23 de ago. de 2010

O pé de coração quebrado do meu quintal continua a dar frutos.
Penso em arrancá-lo pela raiz com os dentes, mas aos meus olhos ele se mostra forte e até bonito, como artifício pra me convencer a deixá-lo lá, plantado, esperando sempre minha visita que, ultimamente, tem sido esporádica, mas acaba acontecendo de tempo em tempo, pra substituir o coração que consertei por outro perfeitamente avariado.
Ainda conto com a capacidade cada vez mais desconfiada de atar os micro pedaços, apesar de não saber quando a roleta vai errar o número que escolhi pra apostar todas as minhas fichas. Já perdi um zilhão de vezes e continuo jogando. Toda vez que ganho uma percentagem do que joguei, gasto tudo em bandagem, esparadrapo e anti inflamatório. Assim que acredito ter resultado saudável, levo meu coração fechado pra dar uma volta.
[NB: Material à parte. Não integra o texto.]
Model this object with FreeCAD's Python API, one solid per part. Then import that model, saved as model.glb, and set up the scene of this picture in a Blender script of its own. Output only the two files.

Volto com uma volta tomada e reabasteço meu peito com o fruto do meu próprio pé de coração quebrado nascido no meu quintal.

Carolina Bitencourt
23/08/2010

16 de ago. de 2010

As roupas assim como todas as outras coisas vão sendo substituídas. Sempre tive essa consciência, mas nunca tinha parado pra pensar nisso, e me peguei entendendo como tudo é mutável. A pele que a gente perde sem perceber, as unhas que crescem e são cortadas, os sapatos surrados, marcados pela caminhada ou pelos passos de dança, o bikini que perde a elasticidade, o livro de português obsoleto, o sofá que troco por um novo, e o antigo vira novo em outra casa, etc, etc.
Hoje atentei para o fato de trocarmos as relações também. Os amigos que continuam por perto, mas não tão juntos, os números de telefone discados que saem em ordem diferente e com menor ou maior frequência, os assuntos que são senso comum e os que passam de boca em boca num off que todo mundo ouve, mas faz de conta que não sabe de nada, os namorados que são sofás, igualmente reciclados de uma casa pra outra, ou de um casal pro outro.
Enfim, me deparei com uma única troca que não me parece interessante, ou que não gostei de ter visto: a troca de uma amizade secular por um corpo escultural e uma honra já estuprada. Esse é um sofá que não proporciona conforto, nem descanso. Machuca as costas de quem se senta e causa danos irreparáveis a coluna vertebral do grupo a que se faz parte.

PS.: Prefiro a feiúra íntegra do que o lindo diabo loiro que se veste de vermelho.